|
|
Paper: |
Massive Scientific Workloads - Lessons Learned From Petaflop-Scale Weather Simulations |
Volume: |
521, Astronomical Data Analysis Software and Systems XXVI |
Page: |
577 |
Authors: |
Pierfederici, F. |
Abstract: |
Weather forecasts run at the European Centre for Medium-Range Weather Forecasts
(ECMWF) are complex workloads which use tens of thousands of CPU cores from two
of the most powerful supercomputers in the world (top twenty of the top 500
list). They run for potentially weeks on end and process hundreds of millions
of observation datasets.
Each of these forecast simulations is a heterogeneous mix of hybrid MPI-OpenMP
Fortran/C/C++ numerical code surrounded by a host of Python and Shell scripts
staging data in and out of databases, creating high-level products, performing
sanity check on inputs and outputs, etc. When running on a HPC cluster, they
each spawn tens of thousands of jobs in a very deep dependency graph.
Monitoring, profiling, debugging these complex workloads and their dependency
rules is a herculean task, made more difficult by the fact that the tools
one can use to analyze compiled executables (e.g. darshan and Allinea MAP)
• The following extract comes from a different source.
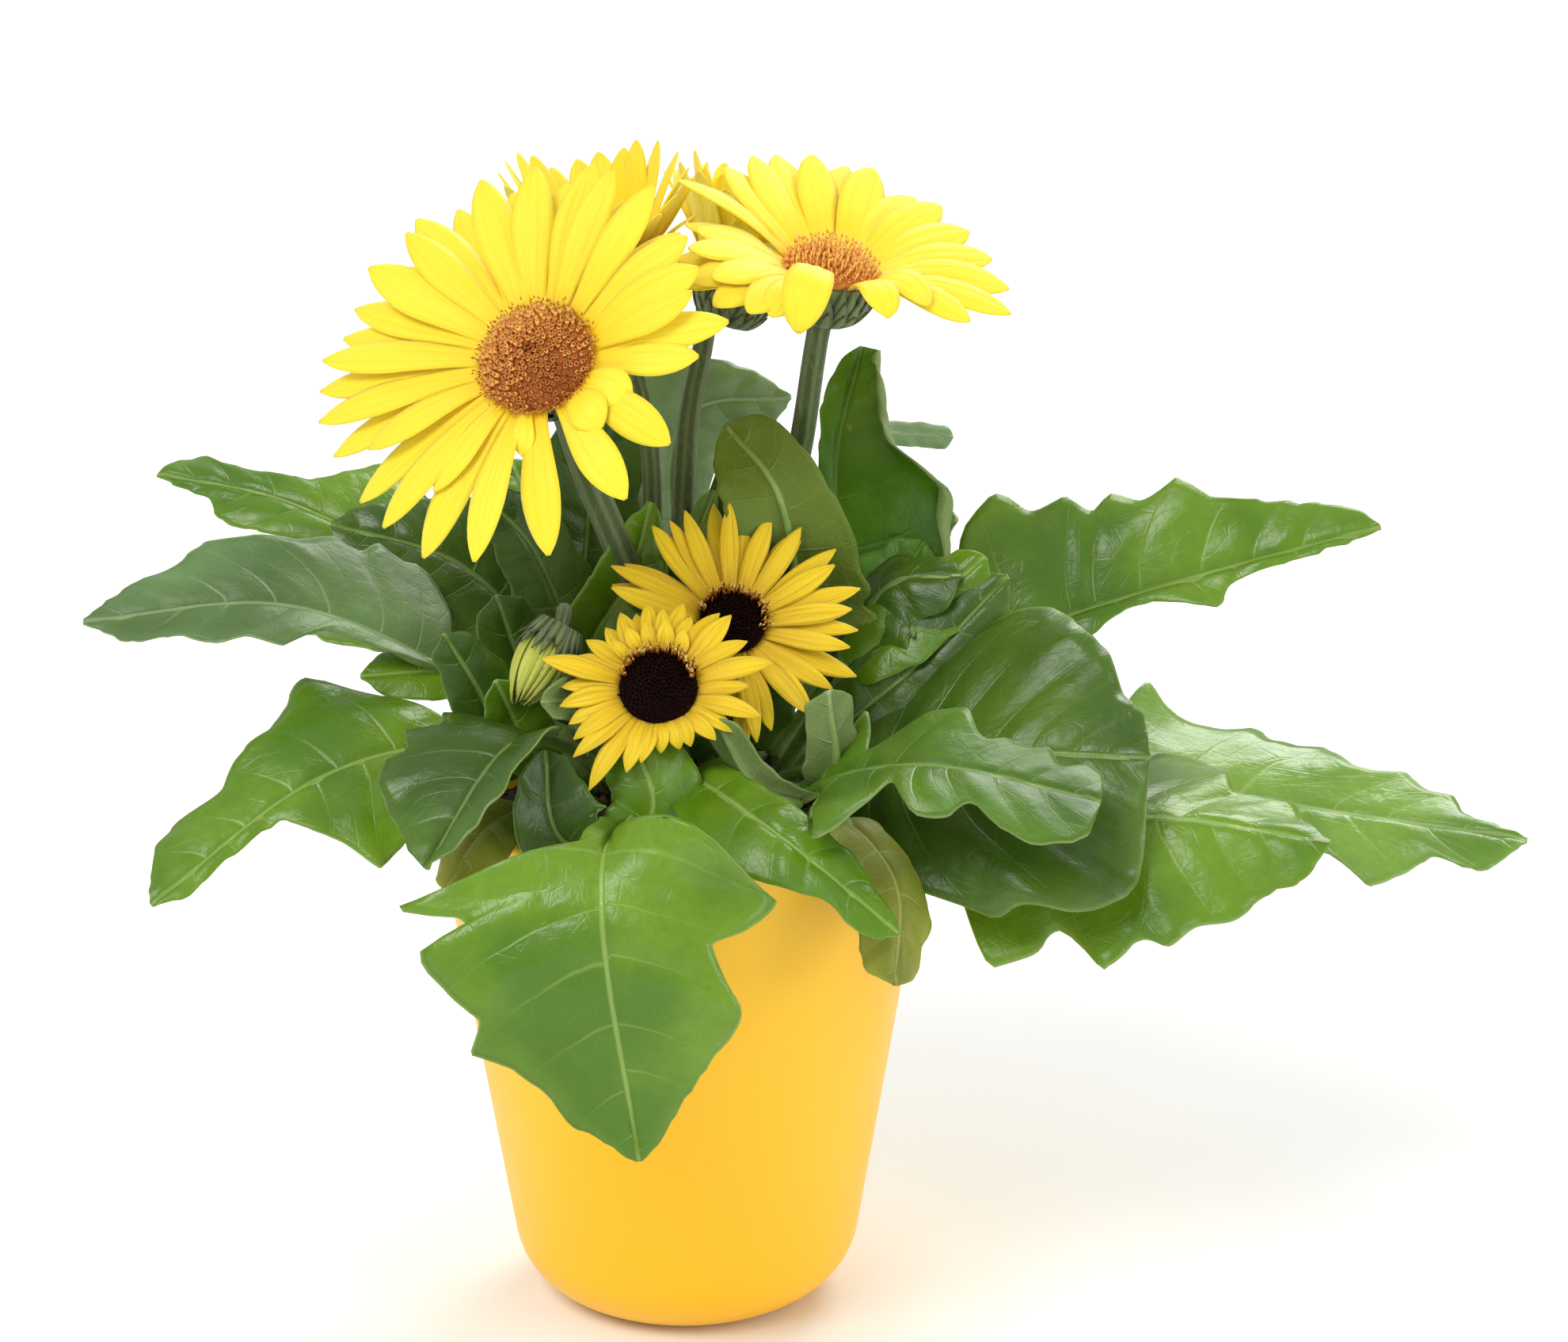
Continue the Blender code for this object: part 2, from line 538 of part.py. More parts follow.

lose much of their power or are completely unusable when dealing with
scripts. Important issues of machine over-subscription and CPU power
management are also left untackled.
Lessons learned at ECMWF in the approach to whole-workload profiling of weather
simulations will be presented. Their applicability to present and future
astronomy processing needs will be investigated as well. |
|
|
|
|